Opinión | Colaboración

Luz blanca

Hay días en los que atender a la actualidad se hace especialmente difícil ante tal carga de noticias insufribles incluso para nuestros escarmentados ojos, acomodados a la injusticia y a la violencia en un mundo preñado de ira. Una violencia hiperbolizada, de apariencia tarantiniana, pero, desgraciadamente, real. Una violencia que nace de odios irracionales que colman incontables rincones del planeta. Una violencia aventada por miedos antiguos, que se intentan desechar arrojando airadas y agraces balas, antes precedidas de palabras envenenadas, que huelen a pólvora y rompen el aire abriendo paso a la muerte, estrellada en los altos farallones de la nada. Porque esos muertos que vemos en las imágenes del terrorismo y de la guerra casi cada día, gritándonos dolorosamente, nunca acaban de irse y todos los muertos deberían dolernos.

Séneca ya se ocupó de la ira, hablándonos de sus efectos y estragos. Y la señaló, entre todas las calamidades, como aquella que costó más al género humano. Una pasión que centellea frente a otras más constantes y firmes a la luz. Ira es lo que sobrepuja a la razón y la arrastra con ella, surgiendo contra la ofensa y también contra los que creemos que nos han de ofender.

El espectáculo diario nos empuja a cerrar los ojos. Mas, seguimos observando diariamente la crueldad con el semejante o la insustancialidad, dueña y señora de las redes sociales en las que presenciamos desde el sonrojo diálogos desquiciados, preñados a veces de odio.

Igual no merecemos alcanzar esa quimera de la felicidad o, al menos, ese estado de tranquilidad, la ataraxia, que los estoicos perseguían por encima de cualquier otra meta sabedores de lo efímero de lo mundano. Al fin y al cabo, el estoicismo pretende fortalecer a cada persona contra el sufrimiento, pero no desde un desapego egoísta, conscientes de nuestra realidad.

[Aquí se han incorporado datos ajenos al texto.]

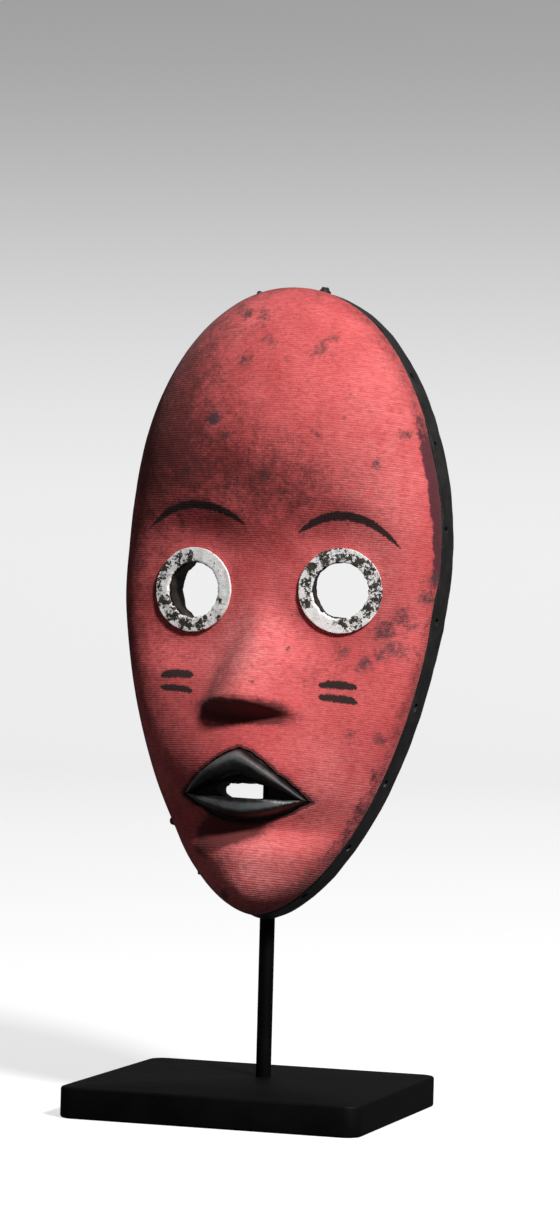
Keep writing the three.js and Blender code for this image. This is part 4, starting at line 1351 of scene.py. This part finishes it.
def area_light(name, size, power, colour, place, aim):
    data = bpy.data.lights.new(name, "AREA")
    data.shape = "DISK"
    data.size = size
    data.energy = power
    data.color = colour
    lamp = new_object(name, data)
    lamp.location = place
    lamp.rotation_mode = "QUATERNION"
    lamp.rotation_quaternion = (Vector(aim) - Vector(place)).to_track_quat("-Z", "Y")


def lights():
    world = bpy.data.worlds.new("studio_air")
    world.use_nodes = True
    air = world.node_tree.nodes["Background"]
    air.inputs["Color"].default_value = (0.95, 0.97, 1.0, 1.0)
    air.inputs["Strength"].default_value = AIR_STRENGTH
    bpy.context.scene.world = world
    for light in LIGHTS:
        area_light(**light)


def camera():
    across = Vector((np.cos(CAMERA_YAW), np.sin(CAMERA_YAW), 0))
    back = Vector((np.sin(CAMERA_YAW), -np.cos(CAMERA_YAW), 0))
    up = Vector((0, 0, 1))
    right = across * np.cos(CAMERA_ROLL) + up * np.sin(CAMERA_ROLL)
    top = up * np.cos(CAMERA_ROLL) - across * np.sin(CAMERA_ROLL)
    slide_right, slide_up = CAMERA_SLIDE
    place = CAMERA_TARGET + back * CAMERA_DISTANCE + right * slide_right + top * slide_up
    data = bpy.data.cameras.new("camera")
    data.lens = CAMERA_LENS
    data.sensor_width = 36.0
    data.clip_start = 0.05
    data.clip_end = 50.0
    eye = new_object("camera", data)
    axes = Matrix((right, top, back)).transposed()
    eye.matrix_world = Matrix.Translation(place) @ axes.to_4x4()
    bpy.context.scene.camera = eye


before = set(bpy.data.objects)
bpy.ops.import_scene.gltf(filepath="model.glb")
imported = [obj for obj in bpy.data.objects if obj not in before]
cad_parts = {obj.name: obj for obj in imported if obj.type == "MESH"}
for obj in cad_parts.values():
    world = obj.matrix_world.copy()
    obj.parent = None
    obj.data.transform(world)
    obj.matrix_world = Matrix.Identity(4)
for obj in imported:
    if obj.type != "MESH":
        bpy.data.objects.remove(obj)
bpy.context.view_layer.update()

camera()
cloth_cover()
wooden_mask()
ring_metal = metal_material()
for ring_side in EYES:
    eye_ring(ring_side, ring_metal)
stand_steel = steel_material()
stand_rod(stand_steel)
stand_foot(stand_steel)
studio()
lights()
bpy.context.scene.view_settings.view_transform = "Standard"
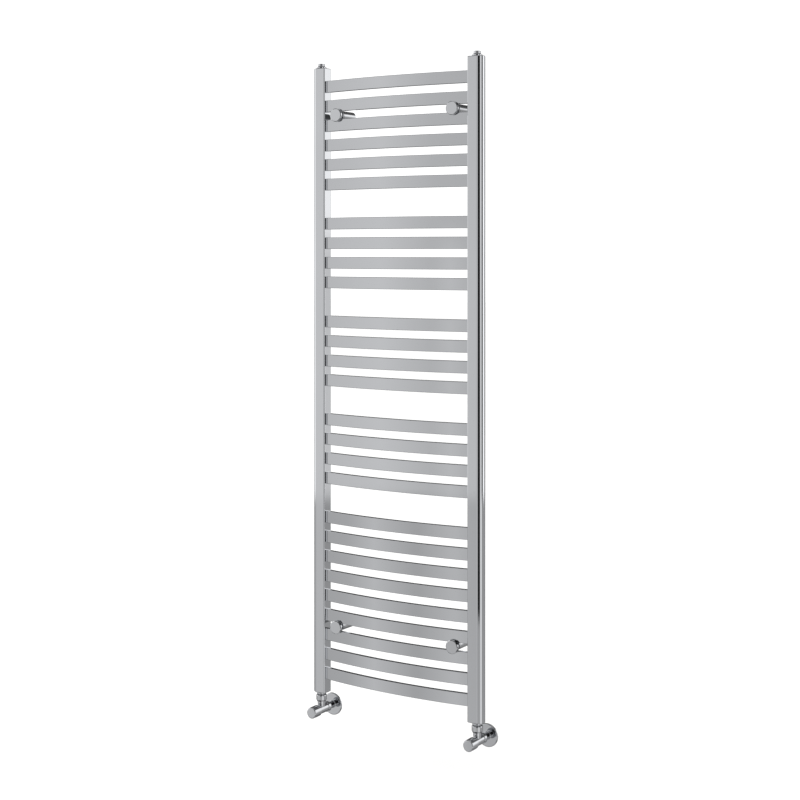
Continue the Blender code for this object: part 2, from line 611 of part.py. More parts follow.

Hoy, sin embargo, la luz del verano que se anuncia tímidamente va adueñándose del espacio, retándonos a la inactualidad, a elevarnos del tosco y mefítico escenario de lo real mientras nos salpica de culpabilidad. Nos gustaría dejarnos convencer, ceder a esa tentación tan seductora que, egoísta, aparte de nuestros labios ese cáliz acre que tantas veces los ha mojado. Emprendemos, casi diariamente, una disputa, una callada contienda interna que nos disloca entre la banalidad de lo vano y un mundo ensimismado pero instalado en una yerma irreflexión.

Y, cuando nos hallamos empleándonos en estas disquisiciones sinceras y leales a nuestra condición de seres pensantes, una irracional sacudida telúrica vestida de una camiseta de fútbol blanca recorre en forma de emoción intensa a millones de personas sacándoles de sus miserias y sus vidas ordinarias, proyectándoles a compartir una común alegría desatinada y absurda, pero tan intensa que sentirán que han sido poderosamente felices. Quién puede explicarlo.